There are some groups that will say preserve open space, and you say great, we’d like to building housing, and they say no, that will ruin the character of the city. So you’re saying no in both places and that creates problems of its own. SPUR is keen on saying we want to hold on to the greenbelt because we want to create development inward. You’re saying we’re not opposed to development, we think it’s important for the economy. Just don’t do it on the greenbelt.

MF: One statistic that struck me is that in 2010, food industry jobs comprised 12 percent of the Bay Area’s 3.2 million private sector jobs, which is more than the information, finance, insurance, and construction sectors combined. Although much of that figure is concentrated in the restaurant and retail sectors, it seems like the numbers are certainly there to create and support a more sustainable and well-organized regional food system.

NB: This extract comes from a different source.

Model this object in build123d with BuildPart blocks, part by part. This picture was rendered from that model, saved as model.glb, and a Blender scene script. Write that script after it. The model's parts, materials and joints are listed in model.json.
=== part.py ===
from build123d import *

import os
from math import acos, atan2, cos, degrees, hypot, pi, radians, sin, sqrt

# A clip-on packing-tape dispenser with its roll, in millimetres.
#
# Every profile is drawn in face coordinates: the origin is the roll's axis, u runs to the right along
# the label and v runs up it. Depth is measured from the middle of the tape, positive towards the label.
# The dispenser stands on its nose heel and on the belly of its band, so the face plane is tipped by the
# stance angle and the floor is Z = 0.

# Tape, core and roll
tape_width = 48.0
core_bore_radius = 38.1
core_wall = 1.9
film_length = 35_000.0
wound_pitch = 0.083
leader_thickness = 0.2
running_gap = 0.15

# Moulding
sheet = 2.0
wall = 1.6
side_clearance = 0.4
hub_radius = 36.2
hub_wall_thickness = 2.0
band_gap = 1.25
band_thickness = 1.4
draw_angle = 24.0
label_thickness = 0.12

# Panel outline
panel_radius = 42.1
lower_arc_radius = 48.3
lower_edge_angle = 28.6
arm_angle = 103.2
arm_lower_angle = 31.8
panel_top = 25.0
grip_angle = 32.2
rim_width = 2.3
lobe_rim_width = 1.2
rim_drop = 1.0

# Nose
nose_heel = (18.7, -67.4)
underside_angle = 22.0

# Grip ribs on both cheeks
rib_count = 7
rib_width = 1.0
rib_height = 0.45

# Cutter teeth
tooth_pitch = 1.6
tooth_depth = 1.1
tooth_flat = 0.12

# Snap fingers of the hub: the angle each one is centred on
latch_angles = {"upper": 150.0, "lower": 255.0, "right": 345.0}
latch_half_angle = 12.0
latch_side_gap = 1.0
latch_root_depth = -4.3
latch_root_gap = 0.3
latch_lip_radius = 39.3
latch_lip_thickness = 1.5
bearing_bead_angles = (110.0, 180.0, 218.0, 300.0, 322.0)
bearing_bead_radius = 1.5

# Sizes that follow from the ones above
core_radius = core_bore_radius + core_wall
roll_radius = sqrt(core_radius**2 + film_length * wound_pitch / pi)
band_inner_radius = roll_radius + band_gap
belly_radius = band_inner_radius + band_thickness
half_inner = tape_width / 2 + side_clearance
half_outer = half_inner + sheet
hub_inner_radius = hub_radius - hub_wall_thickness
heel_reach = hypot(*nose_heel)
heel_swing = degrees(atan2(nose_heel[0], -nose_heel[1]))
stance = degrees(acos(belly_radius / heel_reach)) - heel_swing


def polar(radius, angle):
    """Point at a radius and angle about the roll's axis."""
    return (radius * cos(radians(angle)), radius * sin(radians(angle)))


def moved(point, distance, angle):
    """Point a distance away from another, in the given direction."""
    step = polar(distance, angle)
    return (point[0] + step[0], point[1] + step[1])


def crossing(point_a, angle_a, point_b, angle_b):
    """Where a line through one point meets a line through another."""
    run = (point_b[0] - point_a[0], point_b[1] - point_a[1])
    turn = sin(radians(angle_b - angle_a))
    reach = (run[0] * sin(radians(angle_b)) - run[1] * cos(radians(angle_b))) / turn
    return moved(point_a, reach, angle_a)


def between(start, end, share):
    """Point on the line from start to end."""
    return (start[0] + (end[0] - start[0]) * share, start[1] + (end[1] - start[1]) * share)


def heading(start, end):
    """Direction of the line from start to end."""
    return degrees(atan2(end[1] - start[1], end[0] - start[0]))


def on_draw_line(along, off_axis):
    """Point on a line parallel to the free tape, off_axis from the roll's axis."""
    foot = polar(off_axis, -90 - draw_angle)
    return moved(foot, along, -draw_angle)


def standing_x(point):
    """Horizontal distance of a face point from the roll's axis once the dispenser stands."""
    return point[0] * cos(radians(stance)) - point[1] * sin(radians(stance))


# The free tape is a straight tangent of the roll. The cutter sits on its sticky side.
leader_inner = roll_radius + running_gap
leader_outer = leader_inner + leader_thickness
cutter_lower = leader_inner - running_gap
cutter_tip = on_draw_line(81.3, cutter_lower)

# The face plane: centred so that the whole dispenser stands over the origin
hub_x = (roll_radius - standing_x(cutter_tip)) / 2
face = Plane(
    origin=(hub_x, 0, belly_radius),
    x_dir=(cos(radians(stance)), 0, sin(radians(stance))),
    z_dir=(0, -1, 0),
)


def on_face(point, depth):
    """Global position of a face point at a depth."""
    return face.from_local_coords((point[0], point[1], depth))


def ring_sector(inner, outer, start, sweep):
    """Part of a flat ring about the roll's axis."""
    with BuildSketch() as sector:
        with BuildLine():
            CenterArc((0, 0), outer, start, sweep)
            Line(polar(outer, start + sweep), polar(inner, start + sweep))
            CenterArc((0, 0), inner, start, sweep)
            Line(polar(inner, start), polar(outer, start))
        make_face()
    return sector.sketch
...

EZ: If you can get more businesses near each other, they start to identify as ‘I’m part of the food industry.’ And then if a number of farmers realize this, they start to form a co-op. And then if they say, ‘Yeah, our biggest market is in San San Francisco,’ then you get more [potential partnerships]. Even in restaurants that source locally, they see themselves as a much more aligned part of the industry with other local suppliers and sources. When we talk about a regional food system, we’re making the point that the entire loop can happen in the region. In many cases, it doesn’t: apples from Sebastapol get processed and shipped around the world. The region is connected to the national and international food system, but a big part of what we’re saying is we get certain benefits when we keep that loop in the region. If you have business partnerships within the region because of geographical proximity, people start thinking of themselves as a regional food industry where I rely on you to get or buy a product, and it’s more clear than I send it to a distributor and they take it from there. When it happens closer, maybe you start thinking, ‘Oh yeah, ecology. Maybe we should be advocating for similar things.’